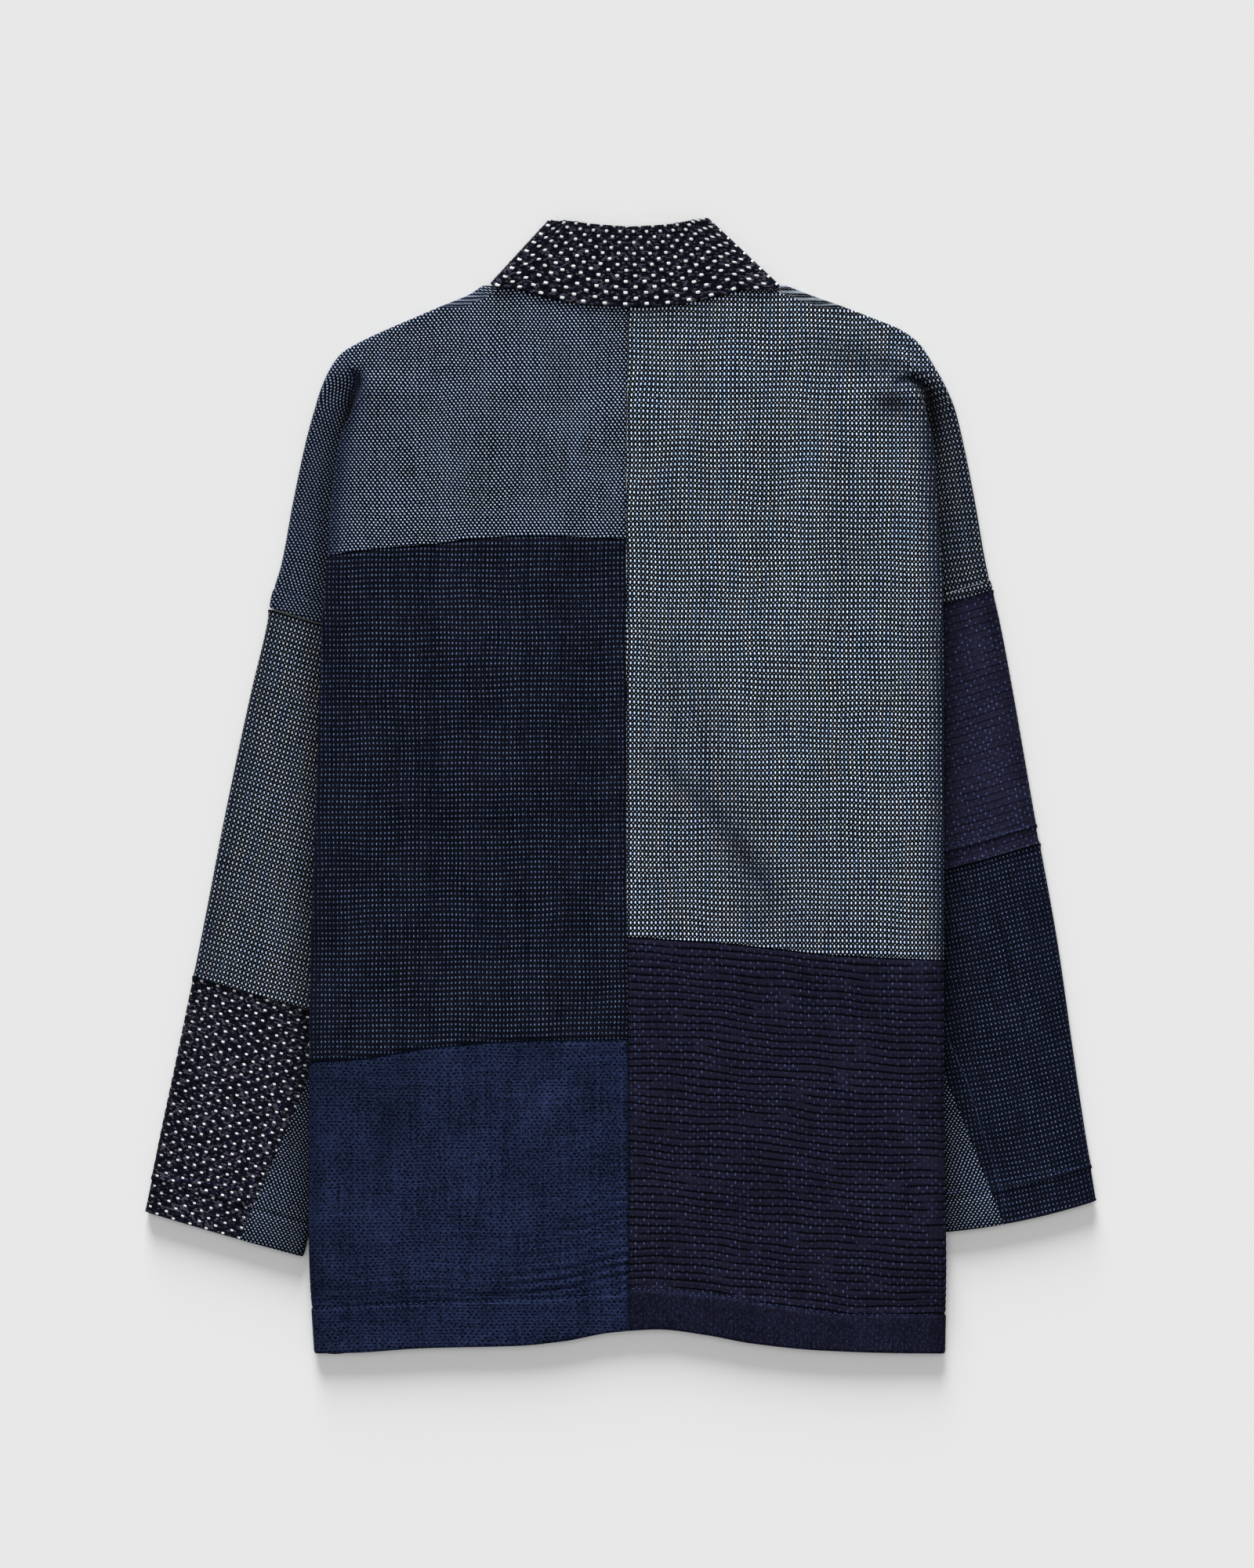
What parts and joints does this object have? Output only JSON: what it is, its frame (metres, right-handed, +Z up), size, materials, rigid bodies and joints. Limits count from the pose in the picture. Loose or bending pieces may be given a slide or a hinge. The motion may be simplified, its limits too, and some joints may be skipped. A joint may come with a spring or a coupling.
{
  "type": "patchwork jacket",
  "caption": "Patched indigo cotton jacket laid flat with its back up, with straight sleeves, a band collar and a plain hem.",
  "frame": {"origin": "centre of the laid-out jacket's outline, on the surface it lies on", "axes": "+Z up off the surface, +Y toward the collar, +X toward the right sleeve as seen from above"},
  "size_m": [0.7298, 0.8732, 0.0177],
  "materials": {
    "dotted_cloth": "matte woven cotton",
    "dashed_cloth": "matte woven cotton",
    "pebbled_cloth": "matte woven cotton",
    "grained_cloth": "matte woven cotton",
    "ribbed_cloth": "matte woven cotton",
    "knobbed_cloth": "matte woven cotton"
  },
  "bodies": {
    "root": {"yoke_left": "dotted_cloth", "back_left_middle": "dashed_cloth", "back_left_hem": "pebbled_cloth", "back_right_upper": "grained_cloth", "back_right_hem": "ribbed_cloth", "front_left": "pebbled_cloth", "front_right": "dotted_cloth", "collar_back": "knobbed_cloth", "collar_front_left": "knobbed_cloth", "collar_front_right": "knobbed_cloth", "sleeve_left_middle": "grained_cloth", "sleeve_left_cuff": "knobbed_cloth", "sleeve_left_gusset": "dotted_cloth", "sleeve_right_upper": "ribbed_cloth", "sleeve_right_lower": "dashed_cloth", "sleeve_right_gusset": "dotted_cloth"}
  },
  "joints": []
}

════════════════════

What you have to do:
Reproduce the material above exactly; please quote every line of it.

Result of this task:
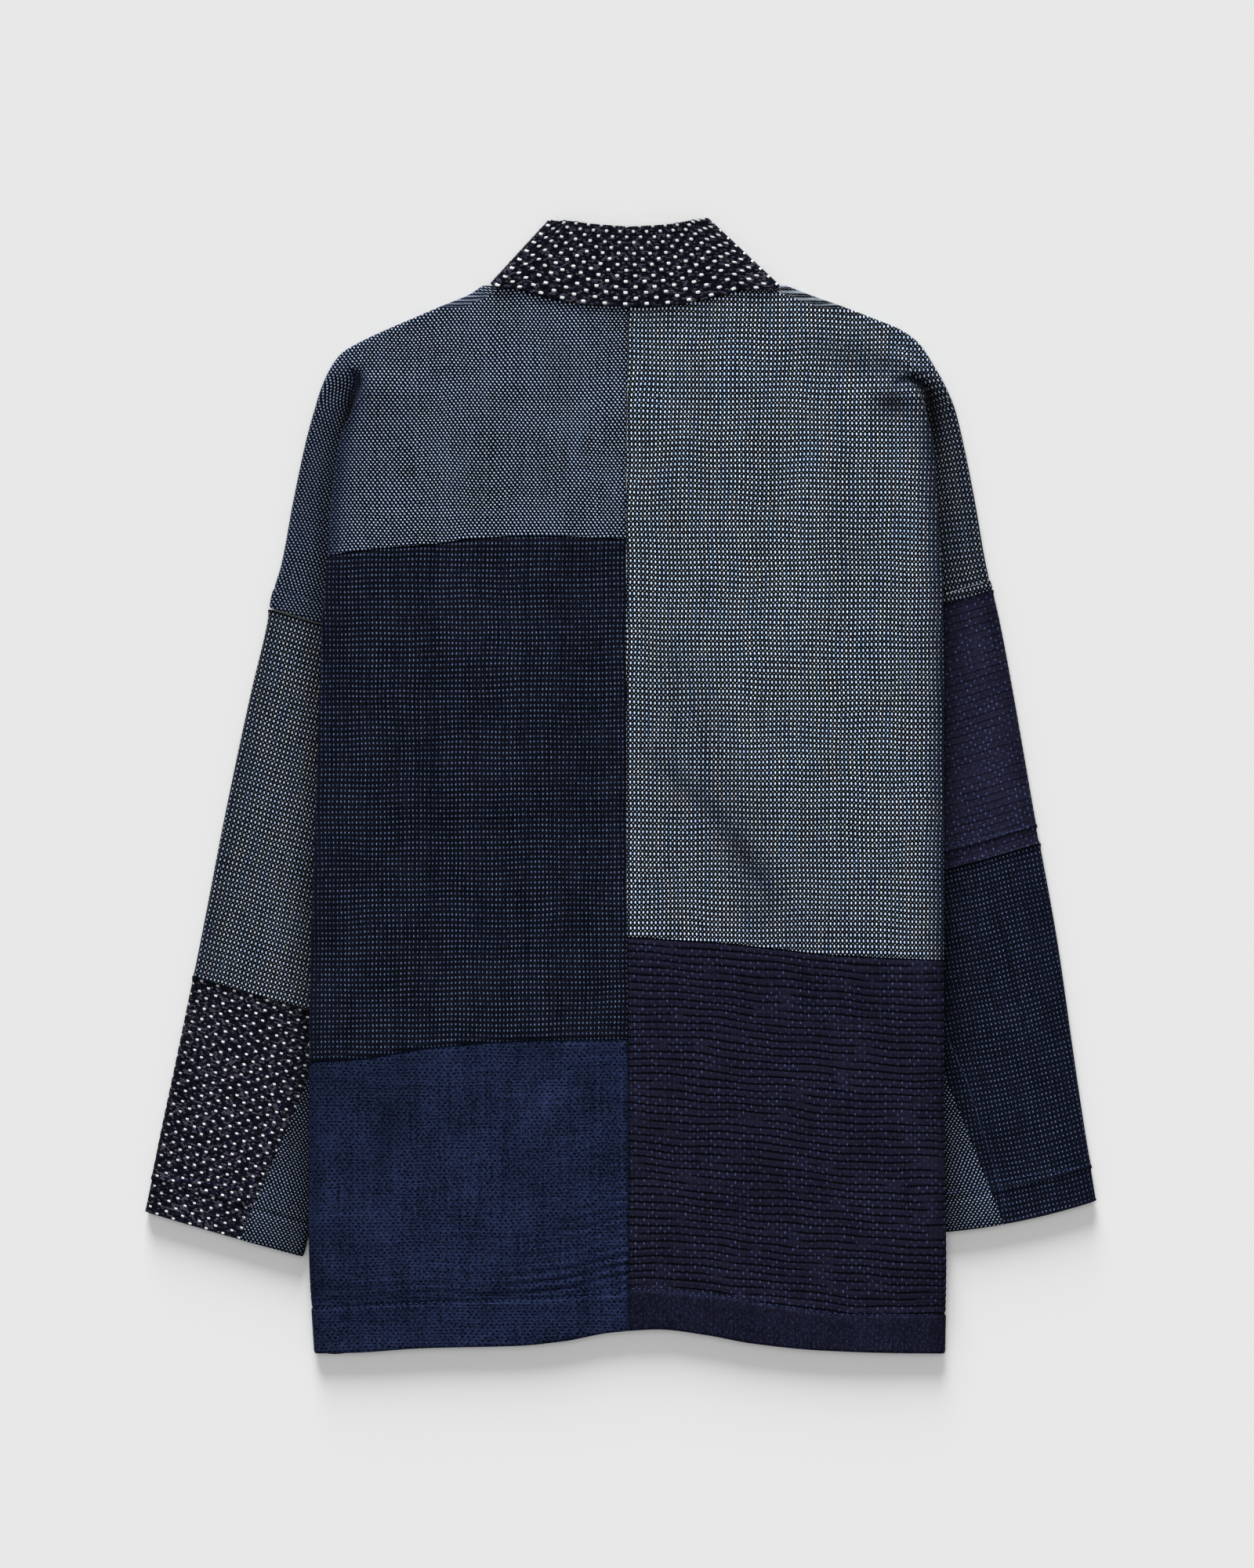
What parts and joints does this object have? Output only JSON: what it is, its frame (metres, right-handed, +Z up), size, materials, rigid bodies and joints. Limits count from the pose in the picture. Loose or bending pieces may be given a slide or a hinge. The motion may be simplified, its limits too, and some joints may be skipped. A joint may come with a spring or a coupling.
{
  "type": "patchwork jacket",
  "caption": "Patched indigo cotton jacket laid flat with its back up, with straight sleeves, a band collar and a plain hem.",
  "frame": {"origin": "centre of the laid-out jacket's outline, on the surface it lies on", "axes": "+Z up off the surface, +Y toward the collar, +X toward the right sleeve as seen from above"},
  "size_m": [0.7298, 0.8732, 0.0177],
  "materials": {
    "dotted_cloth": "matte woven cotton",
    "dashed_cloth": "matte woven cotton",
    "pebbled_cloth": "matte woven cotton",
    "grained_cloth": "matte woven cotton",
    "ribbed_cloth": "matte woven cotton",
    "knobbed_cloth": "matte woven cotton"
  },
  "bodies": {
    "root": {"yoke_left": "dotted_cloth", "back_left_middle": "dashed_cloth", "back_left_hem": "pebbled_cloth", "back_right_upper": "grained_cloth", "back_right_hem": "ribbed_cloth", "front_left": "pebbled_cloth", "front_right": "dotted_cloth", "collar_back": "knobbed_cloth", "collar_front_left": "knobbed_cloth", "collar_front_right": "knobbed_cloth", "sleeve_left_middle": "grained_cloth", "sleeve_left_cuff": "knobbed_cloth", "sleeve_left_gusset": "dotted_cloth", "sleeve_right_upper": "ribbed_cloth", "sleeve_right_lower": "dashed_cloth", "sleeve_right_gusset": "dotted_cloth"}
  },
  "joints": []
}